Il y a bien quelques secrets vaguement dissimulés chez ces quelques filles (algunas chicas), mais ils ne sont en aucun cas les murs porteurs du beau scénario brodé en solitaire par Santiago Palavecino. Comme La vida nueva mais en plus étoffé, l’auteur développe chez ses personnages un rapport à la nature et à la solitude qui leur permet d’avancer individuellement tout en étant parfois terrassés par des crises de panique existentielle que la solitude physique et psychique ne fait que renforcer. Se dessinait dans les traits des héros du premier film de Palavecino — Martina Gusman et l’écrivain Alan Pauls, rien que ça —, une inquiétude tenace et somptueuse. C’est également le cas : bien qu’elles partagent des moments d’apparente quiétude, les héroïnes se rongent les sangs en permanence, hantées par des problèmes personnels qu’on n’abordera pas toujours dans les détails, par des pulsions suicidaires qui n’ont nul besoin d’être justifiées, par des rêves qui perturbent plus qu’ils ne rassurent. Il y a dans Algunas Chicas cette façon d’ancrer le mystique dans le réel jusqu’à désarçonner les plus cartésiens d’entre nous : incarnée par une Ailín Salas déjà fabuleuse dans Trois Sœurs, la troublante Nené semble posséder le don de pouvoir visualiser les rêves de ses proches. Stupéfiante séquence dans laquelle elle décrit en détails le rêve fait par Paula un peu plus tôt jusqu’à provoquer chez son amie l’impression d’avoir vu son intimité tout à coup violée.
Nené est sans doute le personnage le plus fascinant du film. Elle semble en savoir plus que les autres sur ce qui se produit dans l’instant présent et sur ce qu’il adviendra ensuite. Palavecino retranscrit intuitions et réminiscences au gré de séquences parfois très courtes dans lesquelles il insère une poignée d’images quasi subliminales, mini flashforwards qui rendent plus palpables encore les dons télépathiques de la jeune femme. Comme chez Milagros Mumenthaler, Ailín Salas s’acquitte à merveille du rôle le plus mutique de l’histoire, son regard noir profond et ses silences pleins de sens la plaçant quelque part entre nous et l’écran, comme hors la vie, spectatrice accablée d’existences dont elle ne connaît que trop bien les issues tragiques. Le magnétisme du film lui doit beaucoup, tout comme le refus absolu de l’auteur de psychanalyser ses personnages pour connaître les raisons profondes de leur détresse. En filigrane mais avec ardeur, Algunas Chicas revendique haut et fort le droit d’aller mal, purement et simplement, et le droit de ne pas avoir envie ou besoin de mettre des mots sur cette douleur.

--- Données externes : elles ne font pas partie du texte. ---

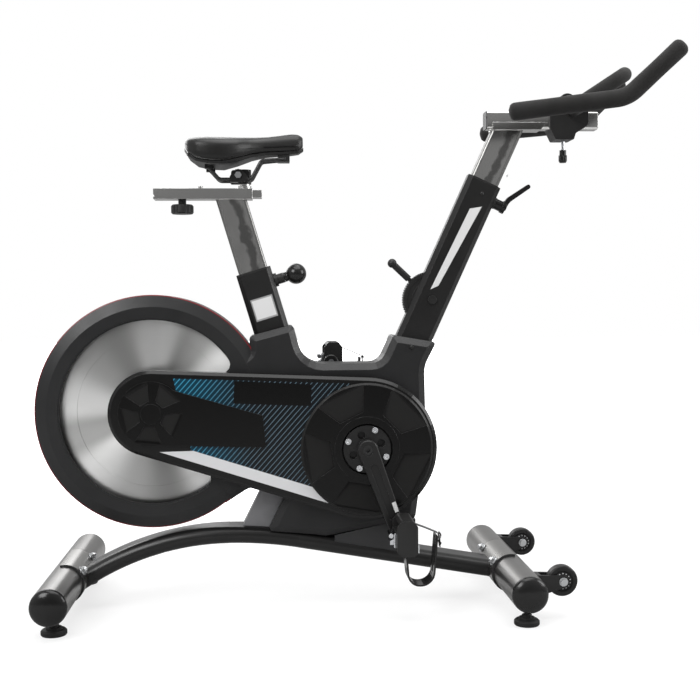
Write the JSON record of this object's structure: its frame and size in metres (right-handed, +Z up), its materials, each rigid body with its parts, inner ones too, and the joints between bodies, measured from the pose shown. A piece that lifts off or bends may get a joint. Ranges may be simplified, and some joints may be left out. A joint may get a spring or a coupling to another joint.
{
  "type": "indoor cycling bike",
  "caption": "Indoor cycling bike with a belt-driven flywheel in a round housing, arched base, sliding saddle and adjustable handlebar with an aero loop.",
  "frame": {"origin": "middle of the footprint on the floor, at the bottom centre of the bounding box", "axes": "+X points forwards to the handlebar, +Z is up, the drive side with the belt guard faces -Y"},
  "size_m": [1.2716, 0.5122, 1.1158],
  "materials": {
    "frame_black": "satin",
    "bright_chrome": "polished",
    "strut_grey": "satin",
    "shell_black": "semi-gloss",
    "guard_print": "printed gloss",
    "matte_black": "matte",
    "dark_rubber": "matte",
    "flywheel_steel": "brushed",
    "screw_steel": "bright",
    "cover_black": "fine grain",
    "grip_foam": "foam",
    "crank_black": "satin"
  },
  "bodies": {
    "frame": {"main_beam": "frame_black", "stabilizers": "bright_chrome", "stabilizer_caps": "matte_black", "saddle_plates": "bright_chrome", "frame_bolts": "screw_steel", "front_tube": "frame_black", "seat_tube": "frame_black", "frame_braces": "strut_grey", "drive_carrier": "frame_black", "ball_bearings": "screw_steel", "left_shell": "shell_black", "right_shell": "shell_black", "belt_guard": "guard_print", "crank_cover": "shell_black", "hub_cover": "shell_black", "small_screws": "screw_steel", "belt": "dark_rubber", "tube_bushings": "matte_black", "tube_fittings": "matte_black", "wheel_forks": "frame_black", "brake_housing": "matte_black"},
    "flywheel": {"flywheel": "flywheel_steel", "flywheel_shaft": "screw_steel"},
    "cranks": {"crank_axle": "screw_steel", "crank_pulley": "frame_black", "spider_screws": "bright_chrome", "crank_arms": "crank_black", "pedal_spindles": "screw_steel"},
    "pedal_left": {"pedal_left": "matte_black", "cleat_left": "bright_chrome", "toe_clip_left": "matte_black", "toe_strap_left": "dark_rubber"},
    "pedal_right": {"pedal_right": "matte_black", "cleat_right": "bright_chrome", "toe_clip_right": "matte_black", "toe_strap_right": "dark_rubber"},
    "seat_post": {"seat_post": "bright_chrome"},
    "seat_slider": {"seat_slider": "bright_chrome", "saddle_clamp": "frame_black"},
    "saddle": {"saddle_cheeks": "frame_black", "saddle_bolt": "screw_steel", "saddle_rails": "frame_black", "saddle_base": "matte_black", "saddle_cushion": "cover_black"},
    "slider_knob": {"slider_knob": "matte_black"},
    "seat_pin": {"seat_pin": "matte_black"},
    "bar_post": {"bar_post": "bright_chrome"},
    "bar_carriage": {"bar_carriage": "matte_black", "handlebar": "frame_black", "bar_grips": "grip_foam"},
    "bar_pin": {"bar_pin": "matte_black"},
    "clamp_lever": {"clamp_lever": "matte_black"},
    "resistance_lever": {"resistance_lever": "matte_black"},
    "brake_arm": {"brake_arm": "frame_black"},
    "wheel_left": {"wheel_left": "dark_rubber"},
    "wheel_right": {"wheel_right": "dark_rubber"},
    "foot_rear_left": {"foot_rear_left": "dark_rubber"},
    "foot_rear_right": {"foot_rear_right": "dark_rubber"},
    "foot_front_left": {"foot_front_left": "dark_rubber"},
    "foot_front_right": {"foot_front_right": "dark_rubber"}
  },
  "joints": [
    {"name": "flywheel_spin", "type": "hinge", "parent": "frame", "child": "flywheel", "pos_m": [-0.403, 0, 0.402], "axis": [0, 1, 0], "continuous": true},
    {"name": "crank_spin", "type": "hinge", "parent": "frame", "child": "cranks", "pos_m": [0.023, 0, 0.326], "axis": [0, 1, 0], "continuous": true},
    {"name": "pedal_left_spin", "type": "hinge", "parent": "cranks", "child": "pedal_left", "pos_m": [0.08285, -0.164, 0.16155], "axis": [0, 1, 0], "continuous": true},
    {"name": "pedal_right_spin", "type": "hinge", "parent": "cranks", "child": "pedal_right", "pos_m": [-0.03685, 0.164, 0.49045], "axis": [0, 1, 0], "continuous": true},
    {"name": "seat_height", "type": "slide", "parent": "frame", "child": "seat_post", "axis": [-0.284, 0, 0.9588], "range_m": [-0.1, 0.1]},
    {"name": "seat_fore_aft", "type": "slide", "parent": "seat_post", "child": "seat_slider", "axis": [1, 0, 0], "range_m": [-0.08, 0.06]},
    {"name": "saddle_tilt", "type": "hinge", "parent": "seat_slider", "child": "saddle", "pos_m": [-0.22819, 0, 0.875], "axis": [0, 1, 0], "range_deg": [-12, 12]},
    {"name": "slider_knob_turn", "type": "hinge", "parent": "seat_post", "child": "slider_knob", "pos_m": [-0.34219, 0, 0.81], "axis": [0, 0, 1], "range_deg": [-180, 180]},
    {"name": "seat_pin_pull", "type": "slide", "parent": "frame", "child": "seat_pin", "axis": [0.9588, 0, 0.284], "range_m": [0, 0.008], "stiffness_N_per_m": 1500},
    {"name": "bar_height", "type": "slide", "parent": "frame", "child": "bar_post", "axis": [0.4163, 0, 0.9092], "range_m": [-0.04, 0.1]},
    {"name": "bar_fore_aft", "type": "slide", "parent": "bar_post", "child": "bar_carriage", "axis": [1, 0, 0], "range_m": [0, 0.02]},
    {"name": "bar_pin_pull", "type": "slide", "parent": "bar_carriage", "child": "bar_pin", "axis": [0, 0, -1], "range_m": [0, 0.008], "stiffness_N_per_m": 900},
    {"name": "clamp_lever_turn", "type": "hinge", "parent": "frame", "child": "clamp_lever", "pos_m": [0.26284, 0, 0.83654], "axis": [0.9092, 0, -0.4163], "range_deg": [-120, 120]},
    {"name": "resistance_swing", "type": "hinge", "parent": "frame", "child": "resistance_lever", "pos_m": [0.1646, 0, 0.62196], "axis": [0, 1, 0], "range_deg": [-58, 20]},
    {"name": "brake_swing", "type": "hinge", "parent": "frame", "child": "brake_arm", "pos_m": [-0.177, 0, 0.344], "axis": [0, 1, 0], "range_deg": [-6, 2.1]},
    {"name": "wheel_left_spin", "type": "hinge", "parent": "frame", "child": "wheel_left", "pos_m": [0.3945, -0.174, 0.0745], "axis": [0, 1, 0], "continuous": true},
    {"name": "wheel_right_spin", "type": "hinge", "parent": "frame", "child": "wheel_right", "pos_m": [0.3945, 0.174, 0.0745], "axis": [0, 1, 0], "continuous": true},
    {"name": "foot_rear_left_turn", "type": "hinge", "parent": "frame", "child": "foot_rear_left", "pos_m": [-0.578, -0.19, 0.03], "axis": [0, 0, 1], "range_deg": [-720, 720]},
    {"name": "foot_rear_right_turn", "type": "hinge", "parent": "frame", "child": "foot_rear_right", "pos_m": [-0.578, 0.19, 0.03], "axis": [0, 0, 1], "range_deg": [-720, 720]},
    {"name": "foot_front_left_turn", "type": "hinge", "parent": "frame", "child": "foot_front_left", "pos_m": [0.317, -0.212, 0.03], "axis": [0, 0, 1], "range_deg": [-720, 720]},
    {"name": "foot_front_right_turn", "type": "hinge", "parent": "frame", "child": "foot_front_right", "pos_m": [0.317, 0.212, 0.03], "axis": [0, 0, 1], "range_deg": [-720, 720]}
  ],
  "couplings": [
    {"joint": "crank_spin", "follows": "flywheel_spin", "ratio": 0.32381},
    {"joint": "brake_swing", "follows": "resistance_swing", "ratio": 0.1}
  ]
}
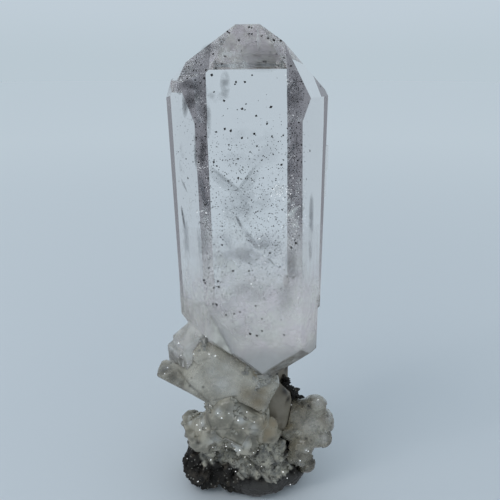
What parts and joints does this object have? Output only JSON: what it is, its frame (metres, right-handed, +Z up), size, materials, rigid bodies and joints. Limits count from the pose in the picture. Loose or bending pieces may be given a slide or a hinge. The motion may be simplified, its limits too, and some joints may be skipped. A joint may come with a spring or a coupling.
{
  "type": "smoky quartz scepter",
  "caption": "Tall clear, faintly smoky quartz scepter with dark specks, on a short stem among milky side crystals and rounded growths, rising from dark matrix cut flat to stand on.",
  "frame": {"origin": "on the cut base, below the middle of the scepter's head", "axes": "+Z up the long crystal, -Y out of its broad front face, +X to the right across that face"},
  "size_m": [0.0285, 0.0188, 0.0741],
  "materials": {
    "clear_quartz": "clear, bright crystal faces, faint grey tint, black specks inside",
    "milky_quartz": "milky grey, smooth and wet-looking",
    "drusy_quartz": "grey, covered with fine glinting crystals, yellowish at the right",
    "knobby_quartz": "pale milky grey, softly bumpy",
    "matrix_stone": "dark brown-black, porous and rough, with grey sparkling lumps"
  },
  "bodies": {
    "root": {"scepter_crystal": "clear_quartz", "blade_crystals": "milky_quartz", "shelf_crystals": "drusy_quartz", "knob_crystals": "knobby_quartz", "matrix_rock": "matrix_stone"}
  },
  "joints": []
}
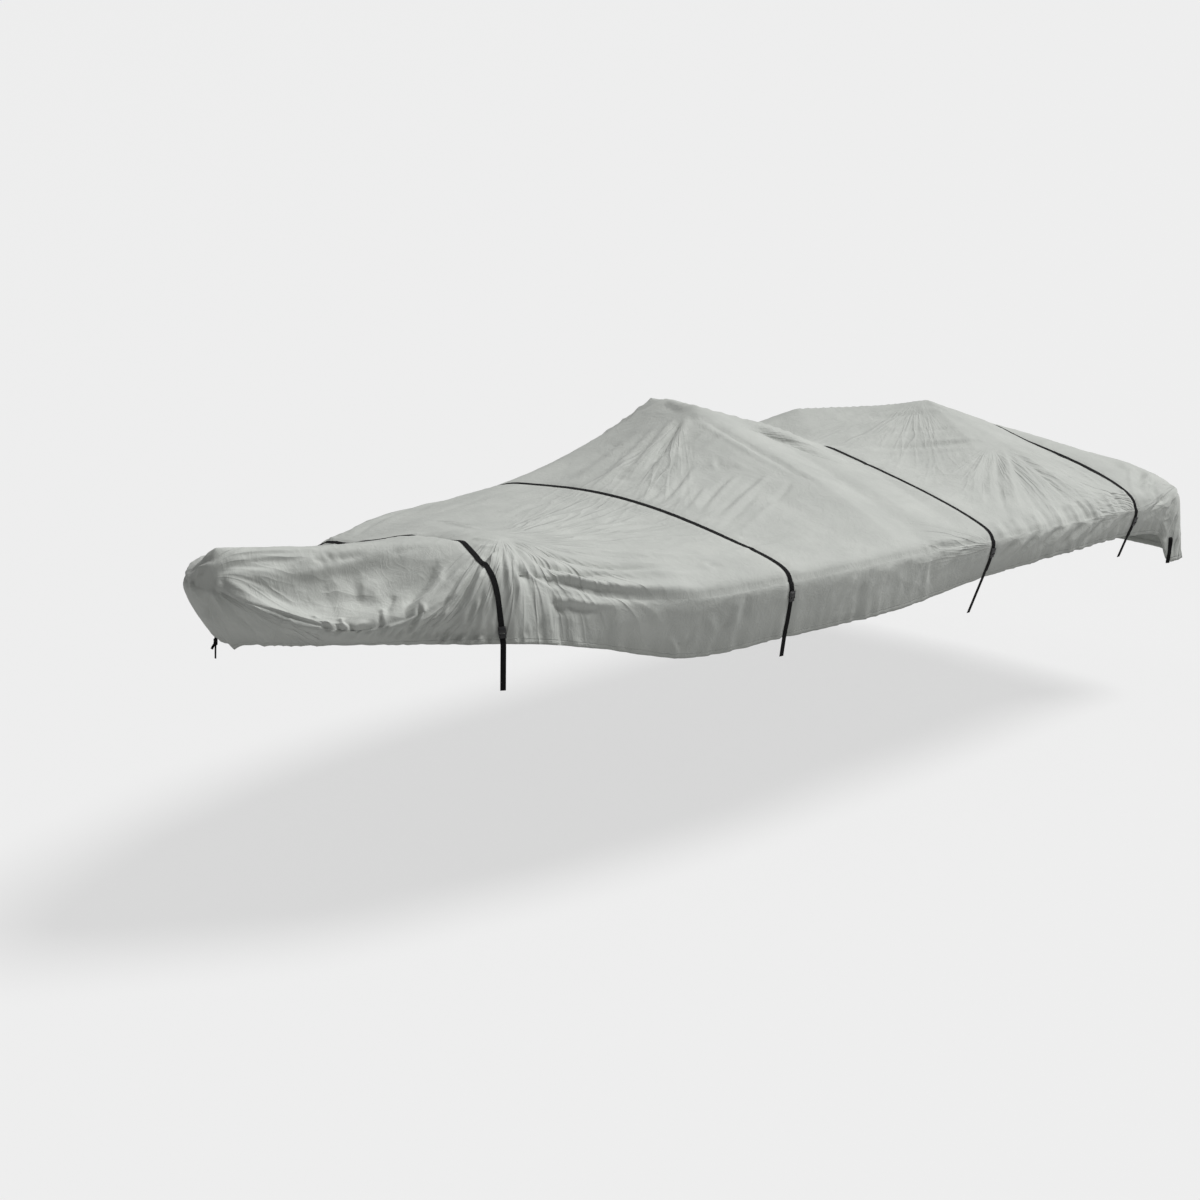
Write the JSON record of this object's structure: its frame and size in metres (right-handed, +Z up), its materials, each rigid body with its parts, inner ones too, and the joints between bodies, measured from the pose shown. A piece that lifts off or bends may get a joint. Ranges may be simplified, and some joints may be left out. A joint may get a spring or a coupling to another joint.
{
  "type": "boat cover",
  "caption": "Fitted cloth cover for an open boat, hollow underneath, with a rising top, a hanging skirt and webbing tie-down straps.",
  "frame": {"origin": "under the top of the cloth on its middle line, beside its highest point, where the thing it covers holds it up", "axes": "+X from bow to stern, +Y to starboard, +Z up"},
  "size_m": [6.0029, 2.3242, 1.0168],
  "materials": {
    "cloth": "light grey woven polyester, matt",
    "webbing": "black woven webbing, matt",
    "buckle_plastic": "black moulded plastic, satin"
  },
  "bodies": {
    "root": {"cover_cloth": "cloth", "strap_bow": "webbing", "strap_fore": "webbing", "strap_mid": "webbing", "strap_stern": "webbing", "buckle_bow_port": "buckle_plastic", "buckle_bow_starboard": "buckle_plastic", "buckle_fore_port": "buckle_plastic", "buckle_fore_starboard": "buckle_plastic", "buckle_mid_port": "buckle_plastic", "buckle_mid_starboard": "buckle_plastic", "buckle_stern_port": "buckle_plastic", "buckle_stern_starboard": "buckle_plastic", "tail_bow_port": "webbing", "tail_bow_starboard": "webbing", "tail_fore_port": "webbing", "tail_fore_starboard": "webbing", "tail_mid_port": "webbing", "tail_mid_starboard": "webbing", "tail_stern_port": "webbing", "tail_stern_starboard": "webbing", "free_end_mid_port": "webbing", "free_end_mid_starboard": "webbing", "free_end_stern_port": "webbing", "free_end_stern_starboard": "webbing", "stern_tab_port": "webbing", "stern_tab_starboard": "webbing", "bow_tie": "webbing"}
  },
  "joints": []
}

Simple dans sa trame mais complexe dans ses intentions, le film ne patine pourtant jamais. Il multiplie au contraire les élans lyriques et tragiques dans un tourbillon de beauté naturaliste qui ne se veut jamais péremptoire. Séances de piscine rigolardes et mini partie de chasse sur cible inanimée — on est ici chez les bourgeois, et uniquement chez eux, mais difficile de le reprocher au cinéaste — : les activités se suivent, se ressemblent parfois, occupant l’emploi du temps de nos jeunes femmes mais pas leur esprit. Un voile triste pèse sur les épaules héroïnes comme il pesait déjà sur celles du stupéfiant court Yeguas y cotorras : on a l’impression que la fin du monde approche et qu’il n’y a rien à faire contre ça. La conclusion, terrible et inoubliable, vient sceller le destin de ce grand film, de loin le meilleur que le cinéma argentin nous ait donné en 2013, confirmation du talent ahurissant de Santiago Palavecino, époustouflant metteur en images de la détresse humaine.